History: October 1932: When the Falls and the Shankill United

Socialist Voice Oct. 2002

By Ciaran Crossey

BARRICADES, RIOTS, two men dead, surely just another weekend in Belfast during the Troubles. No these were the events in Belfast 70 years ago when workers united to fight against the system, for better conditions and the right to life.

The Outdoor Relief riots were the Belfast expression of anger over the conditions facing working people across the world in the early 1930's. On the eve of the riots, the Belfast News Letter said that 'those on Outdoor Relief are on the verge of starvation.'

Protests were inevitable as the poor and the unemployed tried to survive on the miserable allowances paid by the Board of Guardians. Under their system those who could were forced to work on the roads for basic sums; those who couldn't were forced to live in the workhouse.

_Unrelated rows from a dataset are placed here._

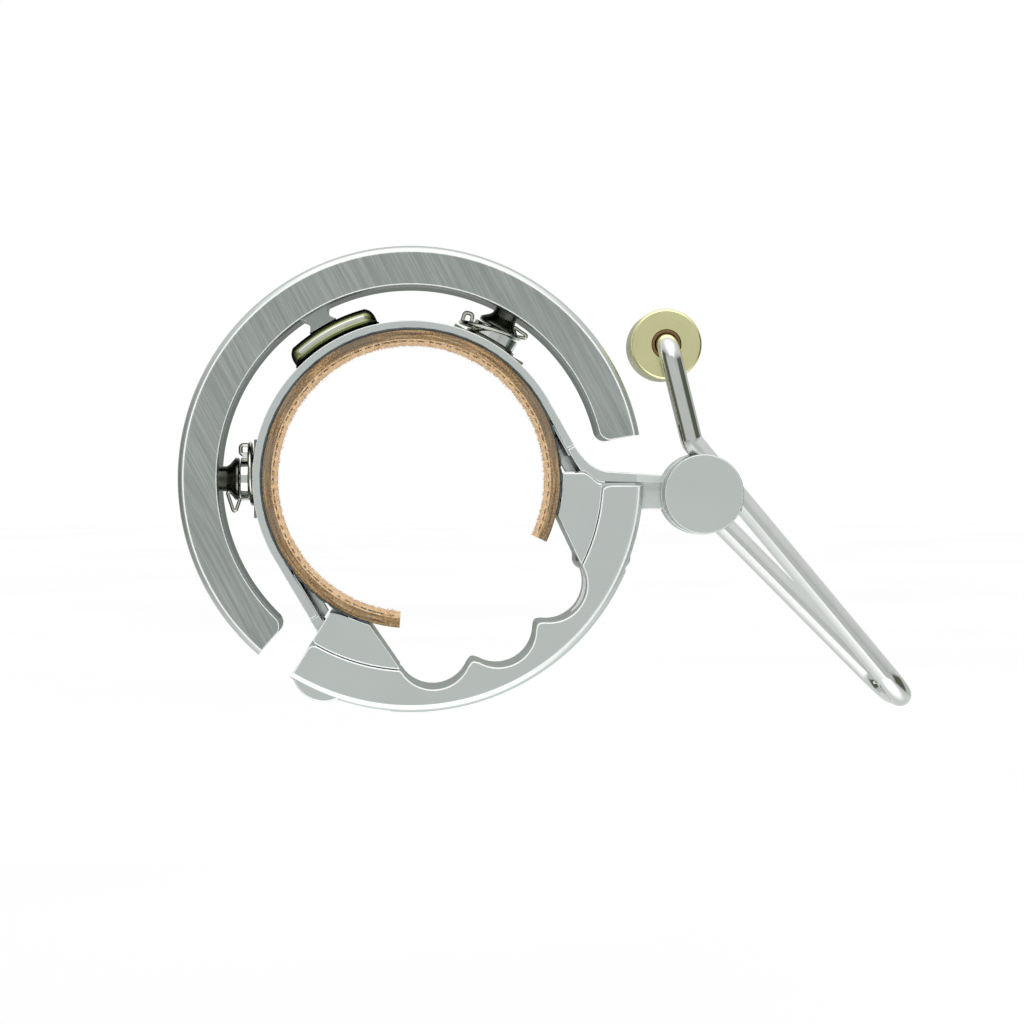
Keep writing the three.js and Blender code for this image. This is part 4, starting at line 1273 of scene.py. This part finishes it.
def make_fibres(count=7600):
    """Short curved fibres that stand up from the suede, each a thin three-sided spike."""
    draw = random.Random(11)
    points, faces = [], []
    for _ in range(count):
        angle = draw.uniform(LINER_ENDS[0] + 0.3, LINER_ENDS[1] - 0.3)
        near_edge = draw.random()
        y = draw.uniform(-5.9, 5.9) if near_edge < 0.45 else draw.choice((-1, 1)) * draw.uniform(5.3, 5.95)
        length = draw.uniform(0.22, 0.55)
        lean = draw.uniform(-70, 70)
        drift = draw.uniform(-0.25, 0.25)
        thickness = draw.uniform(0.018, 0.04)
        base = polar(nap_radius(y) + 0.08, angle)
        inward = -base.normalized()
        side = Vector((-inward.y, inward.x))
        tilt = math.radians(lean)
        way = inward * math.cos(tilt) + side * math.sin(tilt)
        root = Vector((base.x, y, base.y))
        middle = root + Vector((way.x, 0, way.y)) * length * 0.55 + Vector((0, drift * 0.4, 0))
        curl = (way + side * draw.uniform(-0.8, 0.8)).normalized()
        tip = middle + Vector((curl.x, 0, curl.y)) * length * 0.5 + Vector((0, drift * 0.6, 0))
        first = len(points)
        for place, size in ((root, thickness), (middle, thickness * 0.7)):
            for k in range(3):
                turn = 2 * math.pi * k / 3
                offset = Vector((side.x * math.cos(turn), math.sin(turn), side.y * math.cos(turn))) * size
                points.append(place + offset)
        points.append(tip)
        for k in range(3):
            m = (k + 1) % 3
            faces.append((first + k, first + m, first + 3 + m, first + 3 + k))
            faces.append((first + 3 + k, first + 3 + m, first + 6))
        faces.append((first + 2, first + 1, first))
    fibres = mesh_object("suede_fibres", points, faces)
    return dress(fibres, "bracket", [], FIBRE)


def make_backing():
    """A thin strip whose outer side is a row of shallow beads, with a lip over the arch's front and rear."""
    inner, outer = BACKING
    pitch, height, y = 6.1, 0.2, HALF_WIDTH - 0.02

    def section(angle):
        bead = math.sin(math.pi * ((angle - BACKING_ENDS[0]) % pitch) / pitch)
        lip = outer + height * max(0.0, bead) ** 0.55
        front = [(inner, -y), (lip, -y), (lip, -5.62), (outer, -5.6)]
        return front + [(radius, -place) for radius, place in reversed(front)]

    strip_piece = ring_band("ribbed_strip", section, BACKING_ENDS, 0.5)
    return dress(soften_shading(strip_piece, 50), "bracket", ["liner_backing"], SLATE)


make_liner()
make_stitches()
make_fibres()
make_backing()

# ---- Floor, light and camera --------------------------------------------------------------------

FLOOR_Z = -95
WALL, DARK, BACK = (0.54, 0.56, 0.55), (0.10, 0.11, 0.08), (0.50, 0.52, 0.50)
BEHIND = (0.19, 0.21, 0.19)
PANEL, PANEL_SIDE, PANEL_FAR = (1.6, 1.6, 1.6), (0.85, 0.86, 0.85), (0.68, 0.70, 0.68)
GREY = (0.42, 0.43, 0.42)
SIDE_START, SIDE_END, SIDE_SLANT = 0.15, 0.66, 0.12
PANEL_START = 0.38
AMBIENT = 1.14
CAMERA_DISTANCE = 348
VIEW_TURN, VIEW_TILT = 1.888, 0.622
LENS = 107.5


def make_floor():
    size = 6000
    corners = [(x * size, y * size, FLOOR_Z) for x, y in ((-1, -1), (1, -1), (1, 1), (-1, 1))]
    floor = mesh_object("floor", corners, [(0, 1, 2, 3)])
    s = Shader("floor_paint", Roughness=0.9)
    tone = s.noise(s.place(), 3, 2)
    floor.visible_glossy = False
    paint = s.ramp(tone, [(0.3, (0.90, 0.90, 0.90)), (0.7, (0.93, 0.93, 0.93))])
    floor.data.materials.append(s.feed(Base_Color=paint))


def make_world():
    """A studio: a grey wall faces the bell, white panels lie above and below, and the sides are dark."""
    world = bpy.data.worlds.new("studio")
    bpy.context.scene.world = world
    world.use_nodes = True
    n = Nodes(world.node_tree)
    output = n.tree.nodes.new("ShaderNodeOutputWorld")
    across, depth, height = n.split(n.node("TexCoord", output="Generated"))
    slant = n.add(depth, n.times(across, SIDE_SLANT))
    width, rise = n.times(across, across), n.times(height, height)
    roll = n.math("SQRT", n.math("DIVIDE", rise, n.add(n.add(width, rise), 0.001)))
    sides = n.ramp(n.spread(slant, -1, 1), [
        (0.0, WALL), (SIDE_START, WALL), (SIDE_START + 0.09, DARK), (SIDE_END, DARK), (SIDE_END + 0.1, BACK)])
    panels = n.ramp(roll, [(PANEL_START, GREY), (0.72, PANEL_SIDE), (0.93, PANEL)])
    panels = n.mix(n.spread(depth, -0.4, 0.5), panels, (*PANEL_FAR, 1))
    raised = n.spread(roll, PANEL_START - 0.1, PANEL_START)
    near_wall = n.spread(depth, -0.95, -0.89)
    reach = n.times(raised, near_wall)
    studio = n.mix(n.spread(depth, 0.985, 0.995), n.mix(reach, sides, panels), (*BEHIND, 1))
    reflected = n.node("Background", {0: studio})
    ambient = n.node("Background", {0: (AMBIENT, AMBIENT, AMBIENT, 1)})
    seen = n.node("Background", {0: (1, 1, 1, 1)})
    path = n.tree.nodes.new("ShaderNodeLightPath")
    light = n.node("MixShader", {0: path.outputs["Is Diffuse Ray"], 1: reflected, 2: ambient})
    n.put(n.node("MixShader", {0: path.outputs["Is Camera Ray"], 1: light, 2: seen}), output.inputs[0])


def make_camera():
    data = bpy.data.cameras.new("camera")
    data.lens = LENS
    data.sensor_width = 36
    data.clip_start = 0.01
    camera = bpy.data.objects.new("camera", data)
    bpy.context.scene.collection.objects.link(camera)
    camera.location = (0, -(CAMERA_DISTANCE + HALF_WIDTH) * MM, 0)
    turn, tilt = math.radians(VIEW_TURN), math.radians(VIEW_TILT)
    aim = Vector((math.tan(turn), 1, -math.tan(tilt)))
    camera.rotation_euler = aim.to_track_quat("-Z", "Y").to_euler()
    bpy.context.scene.camera = camera


make_floor()
make_world()
make_camera()
bpy.context.scene.view_settings.view_transform = "Standard"
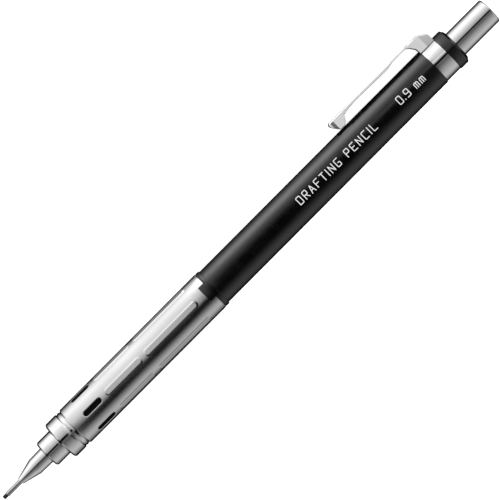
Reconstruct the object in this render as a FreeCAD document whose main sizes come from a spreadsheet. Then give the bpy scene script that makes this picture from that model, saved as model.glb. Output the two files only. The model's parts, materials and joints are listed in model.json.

On 30 September the Unemployed Workers Movement called a mass demonstration to discuss what to do, 10,000 turned up! The meeting called a strike of the Outdoor Relief workers for October and on the 3rd 600 men stopped work. That night 60,000 marched from across Belfast to the main meeting place, the Custom House Steps.

7,000 people marched on the 4th to the Belfast Work House, on the site of the City Hospital today, demanding that as they were unemployed the Guardians had to let them in and keep them.

On 5 October more parades were held, the RUC banned them. This led to four days of rioting. These parades and riots were not Catholic events, they were not Loyalist events; they were mass mobilisations by the working class. As the riots continued there is one famous report of a woman speaking to crowds on the Shankill saying that the RUC was fighting with the workers on the Falls who needed help. This resulted in diversionary riots on the Shankill as the workers struggled in a common cause.

The RUC response was to try to divide the workers. The protests were labelled as communist and republican plots, the police used guns on the Falls and not on the Shankill, but the two workers killed were Catholic and Protestant.

The government feared the examples of workers unity and forced the Board of Guardians to make an offer so that the ODR strike ended by the 15th. They also responded by passing the Special Powers Act, not out of fear of republicanism, but of a united working class opposition.

October 1932 was a great success for the working class of Northern Ireland, let's repeat the example. Anyone who can should try to get Paddy Devlin's book, Yes We Have No Bananas, it's a history of these events and can be obtained through libraries.